How can you maximize $f(x) = W(x) - (\ln(x) - \ln{\ln{x}})$ for $x\geq 2$?
Numerically the answer seems to be at around $x \approx 41$ where you get $f(41) \approx 0.31$. Mathematica suggests the maximum is at $x= e^{1+e}$.

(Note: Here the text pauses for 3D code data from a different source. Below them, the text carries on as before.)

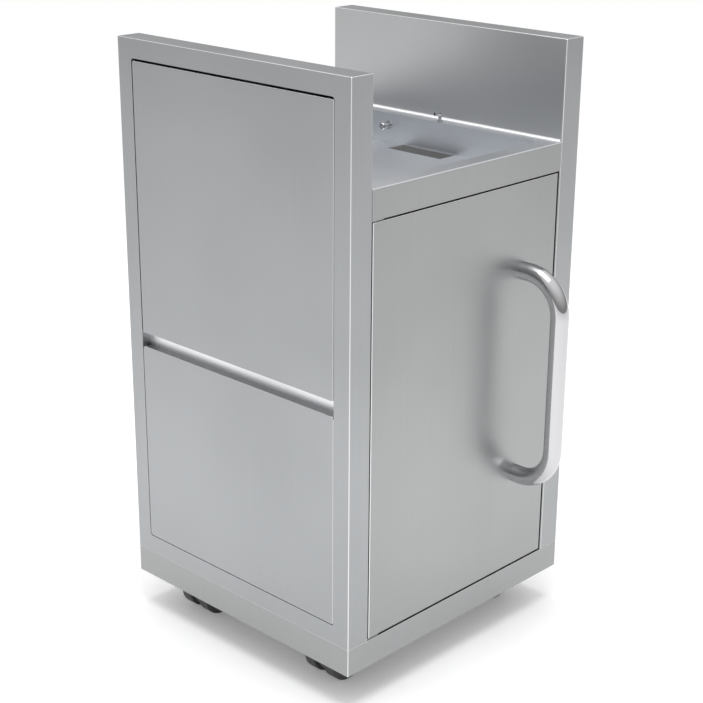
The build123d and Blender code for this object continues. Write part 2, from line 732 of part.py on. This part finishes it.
knob_x0 = bowl_x - knob_reach
with BuildPart() as valve_knob:
    along_x(knob_x0, knob_x0 + knob_cap, valve_y, valve_z, knob_radius)
    fillet(valve_knob.edges().group_by(Axis.X)[0], bend_radius)
    along_x(knob_x0 + knob_cap, bowl_x - escutcheon_thickness - knob_gap, valve_y, valve_z, knob_neck)
    along_x(bowl_x - escutcheon_thickness - knob_gap, stem_x1 - knob_gap, valve_y, valve_z, stem_radius)
save(valve_knob, "valve_knob")

# ------------------------------------------------------------------ tanks
for tank_name, x, z1, ports in (
    ("fresh_tank", fresh_x, fresh_z1, ((fresh_x, neck_y),)),
    ("waste_tank", waste_x, waste_z1, ((drain_x, 0),)),
):
    with BuildPart() as tank:
        with BuildSketch(Plane.XY.offset(z_plinth)):
            with Locations((x, tank_y)):
                RectangleRounded(tank_width, tank_depth, tank_corner)
        extrude(amount=z1 - z_plinth)
        fillet(tank.edges().group_by(Axis.Z)[0] + tank.edges().group_by(Axis.Z)[-1], tank_edge)
        with BuildLine(Plane((x, 0, 0), x_dir=(0, 1, 0), z_dir=(1, 0, 0))) as grip_path:
            FilletPolyline(
                (grip_y - grip_length / 2, z1 - tank_wall / 2), (grip_y - grip_length / 2, z1 + grip_rise),
                (grip_y + grip_length / 2, z1 + grip_rise), (grip_y + grip_length / 2, z1 - tank_wall / 2),
                radius=2 * grip_radius)
        with BuildSketch(Plane.XY.offset(z1 - tank_wall / 2)):
            with Locations((x, grip_y - grip_length / 2)):
                Circle(grip_radius)
        sweep(path=grip_path.wire())
        with BuildSketch(Plane.XY.offset(z_plinth + tank_wall)):
            with Locations((x, tank_y)):
                RectangleRounded(tank_width - 2 * tank_wall, tank_depth - 2 * tank_wall, tank_corner - tank_wall)
        extrude(amount=z1 - z_plinth - 2 * tank_wall, mode=Mode.SUBTRACT)
        for neck_x, neck_back in ports:
            upright(neck_x, neck_back, z1 - tank_wall, z1 + neck_height, neck_radius)
            upright(neck_x, neck_back, z1 - tank_wall, z1 + neck_height, neck_radius - neck_wall, Mode.SUBTRACT)
        if tank_name == "fresh_tank":
            upright(inlet_x, suction_y, z_plinth + tank_wall + dip_gap, z1 + nipple_length, fitting_radius)
            upright(inlet_x, suction_y, z_plinth + tank_wall + dip_gap, z1 + nipple_length, tap_bore, Mode.SUBTRACT)
    save(tank, tank_name)

cap_z1 = fresh_z1 + neck_height + cap_gap + cap_top
with BuildPart() as fresh_cap:
    upright(fresh_x, neck_y, cap_z1 - cap_height, cap_z1, cap_radius)
    fillet(fresh_cap.edges().group_by(Axis.Z)[-1], bend_radius)
    upright(fresh_x, neck_y, cap_z1 - cap_height, cap_z1 - cap_top, neck_radius + pivot_clearance, Mode.SUBTRACT)
save(fresh_cap, "fresh_cap")

# ------------------------------------------------------------------ pump, battery, hoses and lead
motor_x1 = pump_x - pump_head / 2
motor_z = z_plinth + pump_height / 2
with BuildPart() as pump:
    block(motor_x1, pump_x + pump_head / 2, pump_y - pump_head / 2, pump_y + pump_head / 2, z_plinth, pump_z1)
    for x in (inlet_x, outlet_x):
        upright(x, port_y, pump_z1, pump_z1 + nipple_length, fitting_radius)
        upright(x, port_y, pump_z1 - nipple_length, pump_z1 + nipple_length, tap_bore, Mode.SUBTRACT)
    along_x(motor_x1 - motor_length, motor_x1, pump_y, motor_z, motor_radius)
    block(motor_x1 - motor_length / 2 - motor_box, motor_x1 - motor_length / 2 + motor_box, lead_y - motor_box,
          lead_y + motor_box, motor_z, pump_z1)
save(pump, "pump")

with BuildPart() as battery:
    block(battery_x - battery_length / 2, battery_x + battery_length / 2, pump_y - battery_width / 2,
          pump_y + battery_width / 2, z_plinth, battery_z1)
    fillet(battery.edges().filter_by(Axis.Z), 2 * bend_radius)
    for dx in (-battery_length / 4, battery_length / 4):
        upright(battery_x + dx, lead_y, battery_z1, battery_z1 + terminal_height, terminal_radius)
save(battery, "battery")

with BuildPart() as power_lead:
    lead_x0 = motor_x1 - motor_length / 2
    lead_x1 = battery_x - battery_length / 4
    lead_z0 = pump_z1
    lead_z1 = battery_z1 + terminal_height
    with BuildLine(Plane((0, lead_y, 0), x_dir=(1, 0, 0), z_dir=(0, -1, 0))) as lead_path:
        FilletPolyline((lead_x0, lead_z0), (lead_x0, lead_z1 + lead_rise), (lead_x1, lead_z1 + lead_rise),
                       (lead_x1, lead_z1), radius=lead_bend)
    with BuildSketch(Plane.XY.offset(lead_z0)):
        with Locations((lead_x0, lead_y)):
            Circle(lead_radius)
    sweep(path=lead_path.wire())
save(power_lead, "power_lead")

hose_z = pump_z1 + supply_rise
hose_runs = (
    ("suction_hose", hose_bend, (
        (inlet_x, suction_y, fresh_z1), (inlet_x, suction_y, fresh_z1 + suction_rise),
        (inlet_x, port_y, fresh_z1 + suction_rise), (inlet_x, port_y, pump_z1))),
    ("supply_hose", hose_bend, (
        (outlet_x, port_y, pump_z1), (outlet_x, port_y, hose_z), (tap_x, port_y, hose_z),
        (tap_x, port_y, valve_z), (tap_x, valve_y + valve_radius, valve_z))),
    ("tap_hose", tap_hose_bend, (
        (tap_x, tap_y, shank_z0), (tap_x, tap_y, valve_z), (tap_x, valve_y - valve_radius, valve_z))),
)
for hose_name, bend, points in hose_runs:
    with BuildPart() as hose:
        for radius, mode in ((hose_radius, Mode.ADD), (fitting_radius + pivot_clearance, Mode.SUBTRACT)):
            with BuildLine() as run:
                FilletPolyline(*points, radius=bend)
            with BuildSketch(Plane(origin=points[0], z_dir=run.wire() % 0)):
                Circle(radius)
            sweep(path=run.wire(), mode=mode)
    save(hose, hose_name)

# ------------------------------------------------------------------ casters
with BuildPart() as caster_plates:
    for side in (-1, 1):
        for end in (-1, 1):
            x, y = side * caster_x, end * caster_y
            block(x - plate_size / 2, x + plate_size / 2, y - plate_size / 2, y + plate_size / 2, plate_z0,
                  caster_height)
            upright(x, y, plate_z0 - kingpin_length, plate_z0, kingpin_radius)
            for dx in (-caster_screw_offset, caster_screw_offset):
                for dy in (-caster_screw_offset, caster_screw_offset):
                    upright(x + dx, y + dy, plate_z0, caster_height, caster_screw_radius + screw_clearance,
                            Mode.SUBTRACT)
save(caster_plates, "caster_plates")

nut_z0 = caster_height + heavy_sheet
with BuildPart() as caster_screws:
    for side in (-1, 1):
        for end in (-1, 1):
            for dx in (-caster_screw_offset, caster_screw_offset):
                for dy in (-caster_screw_offset, caster_screw_offset):
                    x, y = side * caster_x + dx, end * caster_y + dy
                    upright(x, y, plate_z0 - caster_screw_head, plate_z0, 1.7 * caster_screw_radius)
                    upright(x, y, plate_z0, plate_z0 + caster_screw_length, caster_screw_radius)
                    upright(x, y, nut_z0, nut_z0 + caster_nut, 1.7 * caster_screw_radius)
save(caster_screws, "caster_screws")

wheel_y0 = wheel_track / 2 - wheel_width / 2
wheel_y1 = wheel_track / 2 + wheel_width / 2
for corner, side, end in (("front_left", -1, -1), ("front_right", 1, -1), ("rear_left", -1, 1), ("rear_right", 1, 1)):
    x, y = side * caster_x, end * caster_y
    axle_x = x + side * caster_trail

    with BuildPart() as fork:
        with BuildSketch(Plane.XZ.offset(-y - fork_web / 2)):
            with Locations((axle_x, wheel_radius)):
                Circle(fork_disc)
            with Locations((x, fork_z0 - fork_web / 2)):
                Rectangle(2 * fork_web, fork_web)
            make_hull()
        extrude(amount=fork_web)
        block(x - 2 * wheel_radius, x + 2 * wheel_radius, y - fork_web, y + fork_web, fork_z0, fork_z1, Mode.SUBTRACT)
        upright(x, y, fork_z0, fork_z1, fork_head_radius)
        upright(x, y, plate_z0 - kingpin_length - fork_gap, fork_z1, kingpin_radius + pivot_clearance, Mode.SUBTRACT)
        along_y(axle_x, y - fork_web, y + fork_web, wheel_radius, axle_radius + axle_clearance, Mode.SUBTRACT)
    save(fork, f"{corner}_fork")

    with BuildPart() as axle:
        along_y(axle_x, y - wheel_y1 - fork_gap - axle_cap, y + wheel_y1 + fork_gap + axle_cap, wheel_radius,
                axle_radius)
        for flip in (-1, 1):
            shoulder = sorted((y + flip * fork_web / 2, y + flip * (fork_web / 2 + axle_shoulder)))
            cap = sorted((y + flip * (wheel_y1 + fork_gap), y + flip * (wheel_y1 + fork_gap + axle_cap)))
            along_y(axle_x, *shoulder, wheel_radius, 2 * axle_radius)
            along_y(axle_x, *cap, wheel_radius, 2 * axle_radius)
    save(axle, f"{corner}_axle")

    with BuildPart() as wheels:
        for flip in (-1, 1):
            along_y(axle_x, *sorted((y + flip * wheel_y0, y + flip * wheel_y1)), wheel_radius, wheel_radius)
        fillet(wheels.edges(), wheel_softness)
        along_y(axle_x, y - wheel_y1, y + wheel_y1, wheel_radius, axle_radius + axle_clearance, Mode.SUBTRACT)
    save(wheels, f"{corner}_wheels")
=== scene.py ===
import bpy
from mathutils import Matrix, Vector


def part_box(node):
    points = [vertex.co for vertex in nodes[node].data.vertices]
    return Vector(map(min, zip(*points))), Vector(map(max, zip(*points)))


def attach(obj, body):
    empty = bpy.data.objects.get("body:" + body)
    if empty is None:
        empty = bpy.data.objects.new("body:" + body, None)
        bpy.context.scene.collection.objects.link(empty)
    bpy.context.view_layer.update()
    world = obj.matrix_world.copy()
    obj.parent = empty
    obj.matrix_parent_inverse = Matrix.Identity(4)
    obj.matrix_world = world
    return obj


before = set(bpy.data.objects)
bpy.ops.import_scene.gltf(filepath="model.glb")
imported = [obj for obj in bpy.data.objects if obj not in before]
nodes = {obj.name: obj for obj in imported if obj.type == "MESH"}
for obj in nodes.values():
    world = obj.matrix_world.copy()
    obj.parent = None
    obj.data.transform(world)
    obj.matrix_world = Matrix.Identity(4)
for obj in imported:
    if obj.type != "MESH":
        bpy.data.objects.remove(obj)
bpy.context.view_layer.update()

import math

import bpy
from mathutils import Matrix, Vector

# ------------------------------------------------------------------ values, in metres and degrees
CAMERA_PLACE = (-1.8892, -1.8244, 1.4546)
CAMERA_AZIMUTH = -46.064
CAMERA_ELEVATION = 20.008
CAMERA_ROLL = 0.383
CAMERA_LENS = 80.02
SENSOR_WIDTH = 36.0

GRAIN_LENGTH_SCALE = 4  # noise scale along the brushing
GRAIN_WIDTH_SCALE = 900  # noise scale across the brushing
EDGE_HIGHLIGHT_FULL = 0.85  # largest normal component at which a bent edge has the full painted highlight
RELIEF_DEPTH = 0.0005
FACE_TOLERANCE = 0.0005
INNER_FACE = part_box("right_wall")[0][0] + FACE_TOLERANCE

BEAD_LEG = 0.0035
BEAD_STEPS = 8

FLOOR_SIZE = 30
FLOOR_COLOUR = (0.95, 0.95, 0.95, 1)
FLOOR_GLOW = 0.16

HORIZON_LIGHT = 0.34
ZENITH_LIGHT = 1.05
HORIZON_TOP = 0.1  # height of the view direction where the sky starts to brighten
ZENITH_START = 0.8  # height of the view direction where it is at its brightest
LAMP_HEIGHT = 3.4
LAMP_SETBACK = 0.3  # towards the front left
LAMP_WIDTH = 2.0
LAMP_POWER = 62.0

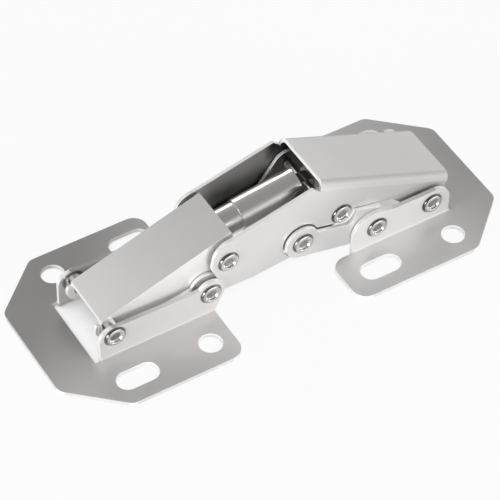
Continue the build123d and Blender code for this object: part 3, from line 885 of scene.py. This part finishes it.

$W$ is the Lambert-W function.
Using the fact that
$$ W'(x) = \frac{W(x)}{x(1+W(x))} $$
we calculate
$$ f'(x) = \frac{W(x)+1-\ln x}{x\ln x(1+W(x))}, $$
so to optimize $f$ we want to solve the equation
$$ W(x)+1 = \ln x. $$
Exponentiating both sides yields
$$ e e^{W(x)} = x, $$
and after multiplying both sides by $W(x)$ this becomes
$$ e W(x) e^{W(x)} = x W(x). $$
Since $W(x)e^{W(x)} = x$ this is equivalent to
$$ ex = xW(x) $$
or just
$$ W(x) = e. $$
Thus
$$ x = ee^e = e^{1+e}. $$
Plugging this back into the function we get
$$ f(e^{1+e}) = \ln(1+e) - 1. $$